--- START Data ---
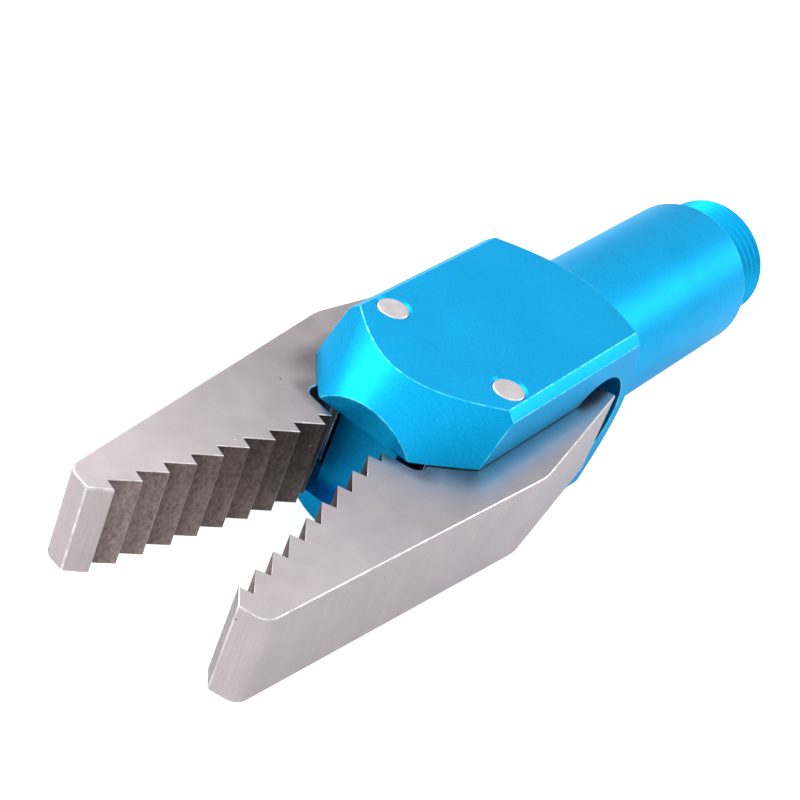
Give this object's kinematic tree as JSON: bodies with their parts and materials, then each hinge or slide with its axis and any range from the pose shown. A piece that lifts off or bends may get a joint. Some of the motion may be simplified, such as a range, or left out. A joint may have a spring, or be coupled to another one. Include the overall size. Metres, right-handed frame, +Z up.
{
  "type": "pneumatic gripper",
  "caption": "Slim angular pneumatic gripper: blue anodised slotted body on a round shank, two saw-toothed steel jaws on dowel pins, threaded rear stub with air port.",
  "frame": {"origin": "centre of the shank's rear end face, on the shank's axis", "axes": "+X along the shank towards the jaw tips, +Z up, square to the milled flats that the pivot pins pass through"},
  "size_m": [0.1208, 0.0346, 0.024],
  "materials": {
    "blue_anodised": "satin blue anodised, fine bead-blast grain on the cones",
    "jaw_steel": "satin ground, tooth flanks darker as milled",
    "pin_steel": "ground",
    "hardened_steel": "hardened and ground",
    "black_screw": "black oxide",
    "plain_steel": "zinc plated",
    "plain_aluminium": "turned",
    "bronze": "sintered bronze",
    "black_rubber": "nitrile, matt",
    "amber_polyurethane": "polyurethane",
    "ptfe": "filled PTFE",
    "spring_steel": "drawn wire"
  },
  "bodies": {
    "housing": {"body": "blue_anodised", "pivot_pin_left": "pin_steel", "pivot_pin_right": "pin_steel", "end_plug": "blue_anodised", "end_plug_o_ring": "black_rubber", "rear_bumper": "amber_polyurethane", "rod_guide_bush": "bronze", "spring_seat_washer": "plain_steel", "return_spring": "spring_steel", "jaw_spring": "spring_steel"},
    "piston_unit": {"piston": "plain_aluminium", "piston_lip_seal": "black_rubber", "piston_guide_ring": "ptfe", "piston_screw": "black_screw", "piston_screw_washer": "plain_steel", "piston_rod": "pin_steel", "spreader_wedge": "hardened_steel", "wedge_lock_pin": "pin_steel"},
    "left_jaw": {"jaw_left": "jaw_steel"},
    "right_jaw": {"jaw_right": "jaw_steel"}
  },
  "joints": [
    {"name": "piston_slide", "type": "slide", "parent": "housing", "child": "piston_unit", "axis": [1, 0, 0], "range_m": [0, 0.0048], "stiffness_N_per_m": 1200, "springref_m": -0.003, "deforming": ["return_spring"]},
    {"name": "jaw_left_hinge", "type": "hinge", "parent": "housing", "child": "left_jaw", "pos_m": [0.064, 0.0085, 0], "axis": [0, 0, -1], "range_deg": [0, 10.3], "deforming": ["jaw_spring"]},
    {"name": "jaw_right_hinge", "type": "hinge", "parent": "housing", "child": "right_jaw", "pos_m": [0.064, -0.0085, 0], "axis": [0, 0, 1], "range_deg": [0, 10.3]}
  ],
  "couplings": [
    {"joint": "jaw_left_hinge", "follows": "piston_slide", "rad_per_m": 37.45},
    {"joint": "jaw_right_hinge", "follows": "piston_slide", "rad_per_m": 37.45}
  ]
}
--- END Data ---
## Aim
Look over the material above and show each line where "that" appears.

## Answer in full
Give this object's kinematic tree as JSON: bodies with their parts and materials, then each hinge or slide with its axis and any range from the pose shown. A piece that lifts off or bends may get a joint. Some of the motion may be simplified, such as a range, or left out. A joint may have a spring, or be coupled to another one. Include the overall size. Metres, right-handed frame, +Z up.
  "frame": {"origin": "centre of the shank's rear end face, on the shank's axis", "axes": "+X along the shank towards the jaw tips, +Z up, square to the milled flats that the pivot pins pass through"},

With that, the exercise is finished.